NASA, on the other hand, does not see the value in continuing the mission’s Kuiper Belt observations. “A notable primary conclusion of the Panel was that the proposed studies of Kuiper Belt Objects are unlikely to markedly improve knowledge because the spacecraft lacks resources for long term, high cadence observations for light curves, which are necessary for their proposed planetary science goals/objectives,” according to the review report.

“It’s the best preserved part of the solar system in terms of telling us about the origin of the planets and the original days of the solar system, so scientifically it’s a goldmine.”

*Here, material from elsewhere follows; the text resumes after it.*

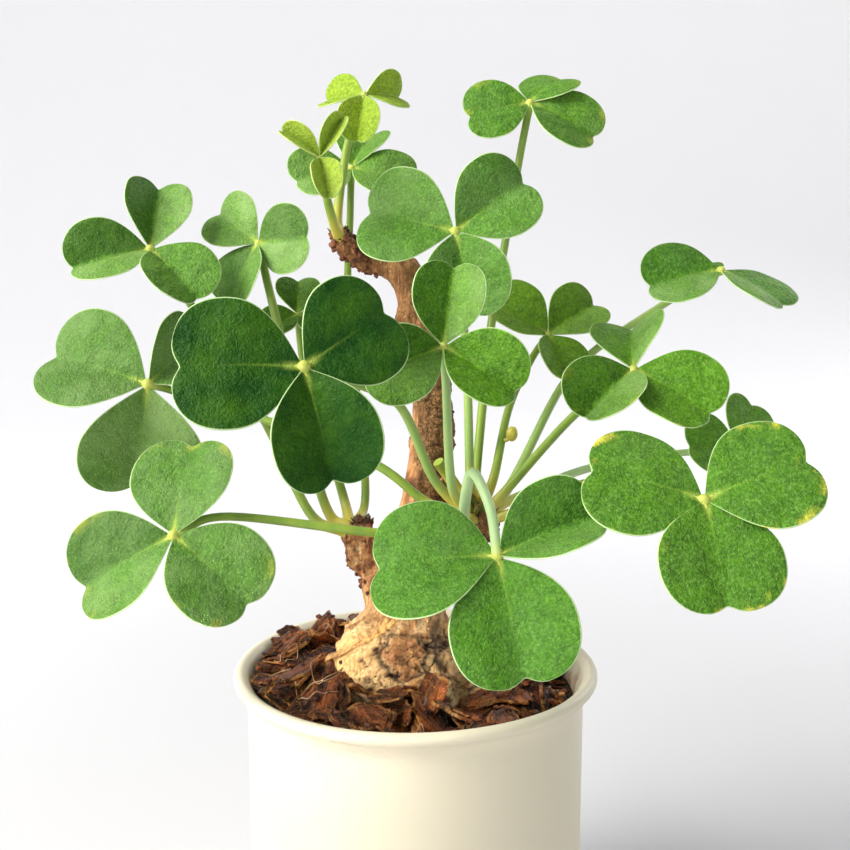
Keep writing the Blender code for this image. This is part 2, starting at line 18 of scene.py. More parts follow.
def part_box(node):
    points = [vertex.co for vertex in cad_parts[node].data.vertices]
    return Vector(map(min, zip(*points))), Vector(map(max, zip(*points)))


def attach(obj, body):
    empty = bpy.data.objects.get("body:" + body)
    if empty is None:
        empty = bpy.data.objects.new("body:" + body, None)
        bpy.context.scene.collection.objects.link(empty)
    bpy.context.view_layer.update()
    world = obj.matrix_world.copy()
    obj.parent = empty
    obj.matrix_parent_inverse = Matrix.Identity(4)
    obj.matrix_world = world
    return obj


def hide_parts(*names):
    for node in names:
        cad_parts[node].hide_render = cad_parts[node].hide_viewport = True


bl_info = {
    "name": "Potted oxalis megalorrhiza",
    "version": (1, 0, 0),
    "blender": (4, 5, 0),
    "location": "View3D > Sidebar > Oxalis",
    "description": "Models and finishes a potted oxalis on its packed solids",
    "category": "Object",
}

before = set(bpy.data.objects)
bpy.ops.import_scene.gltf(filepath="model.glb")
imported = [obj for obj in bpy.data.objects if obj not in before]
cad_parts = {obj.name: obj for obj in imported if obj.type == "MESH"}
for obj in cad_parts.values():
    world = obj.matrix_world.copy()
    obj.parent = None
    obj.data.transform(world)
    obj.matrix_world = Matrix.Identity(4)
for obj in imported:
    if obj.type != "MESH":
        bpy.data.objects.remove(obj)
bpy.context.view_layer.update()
# The far corner of the pot's box: its radius, twice, and its height
POT_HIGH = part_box("pot")[1]
BODY = "root"
MM = 0.001
UP = Vector((0, 0, 1))
# How close points have to be to be merged
WELD = 0.00001
FINE_WELD = 0.000001
# Turns in radians that a random draw covers, and the share of a turn that spreads pieces evenly
ANY_TURN = 6.28
GOLDEN_TURN = 0.618034
# How a noise gets finer: each layer's share of the one before it, how much finer it is, and how many
COARSE = (0.8, 2.0, 4)
FIRM = (0.9, 2.0, 4)
# A wave of noise holds a spot and the gap beside it
WAVES_PER_SPOT = 0.5


def linear(hex_colour):
    """Turns an sRGB hex colour into linear light."""
    shares = [int(hex_colour[place : place + 2], 16) / 255 for place in (1, 3, 5)]
    return tuple(share / 12.92 if share <= 0.04045 else ((share + 0.055) / 1.055) ** 2.4 for share in shares)


# The plant's form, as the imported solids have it

# The middles of the crowns that the stalks grow from
CROWNS = {
    "top": (-0.0128, 0.0015, 0.1378),
    "left": (-0.0115, 0.0025, 0.0850),
    "right": (0.0100, -0.0115, 0.0905),
}
# Heights of the main stem, with how far to the right its middle lies there
STEM_AXIS = (
    (0.0655, -0.0022),
    (0.0770, -0.0006),
    (0.0870, 0.0008),
    (0.0980, 0.0024),
    (0.1080, 0.0028),
    (0.1180, 0.0022),
    (0.1275, -0.0008),
)

# A leaf has its hub's place, its leaflets' length, the crown it grows from, the points its stalk passes,
# for each leaflet the clock angle and tilt of its midrib, its fold and its roll in degrees with its share
# of the length, and its tint: how light it is, how young, how far its margin has yellowed and how frosted,
# each from 0 to 1
Leaf = namedtuple("Leaf", "hub length crown route leaflets tint")
LEAVES = (
    Leaf(
        (-0.0087, 0.0020, 0.1625), 0.0092, "top",
        ((-0.0136, 0.0024, 0.1420), (-0.0117, 0.0025, 0.1540)),
        ((185, -34, 31, -10, 0.92), (363, -48, 43, 35, 0.96), (262, 18, 41, 0, 0.96)),
        (1.0, 0.75, 0.0, 0.0),
    ),
    Leaf(
        (-0.0155, -0.0090, 0.1510), 0.0085, "top",
        ((-0.0138, -0.0025, 0.1405), (-0.0147, -0.0065, 0.1450)),
        ((146, 2, 64, -1, 0.89), (60, -12, 67, 3, 0.91), (283, 27, 55, -6, 0.95)),
        (1.0, 1.0, 0.0, 0.3),
    ),
    Leaf(
        (-0.0118, 0.0140, 0.1510), 0.0120, "left",
        ((-0.0095, 0.0105, 0.0925), (-0.0125, 0.0130, 0.1250), (-0.0121, 0.0142, 0.1430)),
        ((196, 26, 19, -9, 0.96), (62, -46, 34, -7, 0.91), (342, 17, 22, 6, 0.98)),
        (0.6, 0.1, 0.0, 0.35),
    ),
    Leaf(
        (-0.0466, 0.0030, 0.1362), 0.0162, "left",
        ((-0.0190, 0.0005, 0.0895), (-0.0276, 0.0030, 0.1068), (-0.0399, 0.0040, 0.1265)),
        ((195, 25, 35, -1, 0.88), (90, -36, 39, 11, 0.85), (317, 25, 32, -9, 0.88)),
        (0.7, 0.05, 0.0, 0.2),
    ),
    Leaf(
        (-0.0283, 0.0080, 0.1374), 0.0120, "left",
        ((-0.0170, 0.0040, 0.0915), (-0.0250, 0.0055, 0.1240)),
        ((146, -33, 28, 9, 0.97), (6, 33, 17, 18, 0.98), (247, 16, 21, 8, 0.99)),
        (0.65, 0.05, 0.0, 0.35),
    ),
    Leaf(
        (-0.0221, 0.0140, 0.1243), 0.0075, "left",
        ((-0.0140, 0.0085, 0.0925), (-0.0207, 0.0145, 0.1130)),
        ((95, -44, 26, 3, 1.15), (208, 31, 29, 0, 1.00), (332, 21, 29, 0, 1.00)),
        (0.6, 0.15, 0.0, 0.0),
    ),
    Leaf(
        (-0.0152, -0.0410, 0.1198), 0.0180, "right",
        ((0.0030, -0.0150, 0.0990), (-0.0021, -0.0195, 0.1112), (-0.0083, -0.0255, 0.1155)),
        ((179, 11, 14, 10, 0.98), (33, -27, 11, -4, 0.85), (284, 3, 35, 4, 0.95)),
        (0.0, 0.0, 0.0, 0.0),
    ),
    Leaf(
        (-0.0447, -0.0100, 0.1139), 0.0184, "right",
        (
            (0.0015, -0.0120, 0.0945), (-0.0072, -0.0120, 0.1010),
            (-0.0260, -0.0080, 0.1078), (-0.0405, -0.0068, 0.1122),
        ),
        ((166, -15, 25, 13, 1.00), (258, -19, 23, 6, 1.12), (51, -53, 38, 6, 0.80)),
        (0.4, 0.0, 0.0, 0.5),
    ),
    Leaf(
        (-0.0371, -0.0280, 0.0924), 0.0174, "right",
        ((0.0030, -0.0165, 0.0903), (-0.0061, -0.0205, 0.0910), (-0.0295, -0.0240, 0.0945)),
        ((83, -35, 15, -4, 0.91), (211, -2, 27, 5, 0.98), (321, 17, 23, -21, 0.95)),
        (0.42, 0.0, 0.3, 0.42),
    ),
    Leaf(
        (0.0126, -0.0330, 0.0905), 0.0190, "right",
        ((0.0080, -0.0186, 0.0930), (0.0090, -0.0240, 0.1015), (0.0115, -0.0305, 0.0975)),
        ((189, -10, 12, 22, 1.01), (21, -5, 45, -14, 0.86), (283, 22, 25, -2, 1.00)),
        (0.75, 0.0, 0.0, 0.15),
    ),
    Leaf(
        (0.0428, -0.0350, 0.0995), 0.0177, "right",
        ((0.0160, -0.0150, 0.0930), (0.0273, -0.0170, 0.0983), (0.0360, -0.0265, 0.1005)),
        ((167, -9, 4, 15, 0.99), (20, -4, 8, -10, 0.95), (276, 37, 13, -7, 0.97)),
        (0.6, 0.05, 1.0, 0.08),
    ),
    Leaf(
        (0.0607, 0.0120, 0.0990), 0.0112, "right",
        ((0.0168, -0.0078, 0.0938), (0.0307, 0.0020, 0.0972), (0.0480, 0.0130, 0.0980)),
        ((172, 24, 18, -6, 1.07), (63, -36, 14, 13, 0.99), (291, 44, 23, 0, 1.00)),
        (1.0, 0.1, 0.2, 0.1),
    ),
    Leaf(
        (0.0365, -0.0100, 0.1163), 0.0150, "right",
        ((0.0145, -0.0145, 0.0960), (0.0266, -0.0100, 0.1085)),
        ((217, 37, 37, 0, 0.99), (330, 30, 26, 14, 1.03), (72, -65, 37, -19, 0.98)),
        (0.8, 0.1, 0.2, 0.0),
    ),
    Leaf(
        (0.0241, 0.0080, 0.1209), 0.0114, "right",
        ((0.0135, -0.0085, 0.0980), (0.0166, 0.0010, 0.1084), (0.0210, 0.0068, 0.1165)),
        ((150, -2, 29, 2, 1.07), (30, -27, 33, -2, 1.05), (289, 40, 30, -8, 0.92)),
        (1.0, 0.3, 0.0, 0.05),
    ),
    Leaf(
        (0.0546, 0.0060, 0.1325), 0.0145, "right",
        (
            (0.0162, -0.0112, 0.0972), (0.0255, 0.0020, 0.1113),
            (0.0322, 0.0070, 0.1179), (0.0463, 0.0095, 0.1270),
        ),
        ((192, 5, 22, -25, 0.95), (327, 36, 12, -8, 0.95), (169, -58, 10, 0, 0.42)),
        (0.6, 0.0, 0.0, 0.1),
    ),
    Leaf(
        (0.0198, 0.0030, 0.1612), 0.0128, "right",
        (
            (0.0105, -0.0075, 0.0985), (0.0130, -0.0020, 0.1220),
            (0.0157, 0.0030, 0.1370), (0.0180, 0.0040, 0.1508),
        ),
        ((193, 2, 12, -9, 0.87), (331, 10, 17, -5, 1.01), (39, -39, 9, -21, 0.80)),
        (0.65, 0.05, 0.3, 0.1),
    ),
    Leaf(
        (0.0067, -0.0090, 0.1391), 0.0150, "right",
        ((0.0092, -0.0118, 0.0990), (0.0089, -0.0100, 0.1120), (0.0084, -0.0085, 0.1215)),
        ((168, -19, 21, -2, 1.07), (35, -12, 24, 8, 0.98), (283, 15, 31, -4, 0.99)),
        (0.65, 0.0, 0.0, 0.3),
    ),
    Leaf(
        (0.0045, -0.0240, 0.1213), 0.0137, "right",
        ((0.0060, -0.0172, 0.0985), (0.0050, -0.0225, 0.1150)),
        ((82, -14, 38, -5, 0.94), (329, 15, 39, -3, 1.00), (199, 16, 36, -17, 0.99)),
        (0.8, 0.1, 0.0, 0.0),
    ),
)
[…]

New Horizons launched in early 2006, headed towards the outer regions of the solar system. The spacecraft was the first to visit Pluto in July 2015, conducting the farthest flyby in history. In 2019, New Horizons searched for its next flyby target, a primordial binary object that was later named Arrokoth (which is Native American for sky). The Kuiper Belt is filled with hundreds of millions of objects, of which New Horizons has so far explored 37.

“From its unique perch in the Kuiper Belt, New Horizons is making observations that can’t be made from anywhere else; even the stars look different from the spacecraft’s point of view,” NASA wrote in 2021.

According to Stern, the New Horizons team is currently looking for a second flyby object, and planning observations of Saturn and its moons (the spacecraft has previously explored Neptune and Uranus). Everything in the Kuiper Belt “was formed billions of years ago and is extremely well preserved,” Stern said. “It’s the best preserved part of the solar system in terms of telling us about the origin of the planets and the original days of the solar system, so scientifically it’s a goldmine.”

Stern started working on the New Horizons mission more than 20 years ago when it was just an idea. Today, he fears that the mission team would be disbanded if NASA’s decision goes into effect. The team, as well as other members of the planetary science community, has been lobbying to try and get NASA to reverse its decision. Aside from planetary scientists, a group of heliophysicists has also drafted an open letter highlighting how New Horizons can continue to be a “powerful cross-divisional tool.”

“New Horizons has enabled uninterrupted heliophysics measurements throughout the heliosphere for over a decade, alongside its groundbreaking Kuiper Belt and other planetary observations,” the letter, which was sent out on Monday, read. The conduct of the mission’s heliophysics observations is both synoptic and in no way in competition with its planetary science observations of the Kuiper Belt and Kuiper Belt Objects.”

The New Horizons team is also in conversations with NASA, but that has “not been effective,” according to Stern. “Our team believes that it’s very short sighted and premature to quit exploring the Kuiper Belt,” Stern said. “It took us more than a decade to fly across the solar system to be in the Kuiper Belt, and we think it’s unwise and a bad use of NASA money to move the mission away from Kuiper Belt exploration.”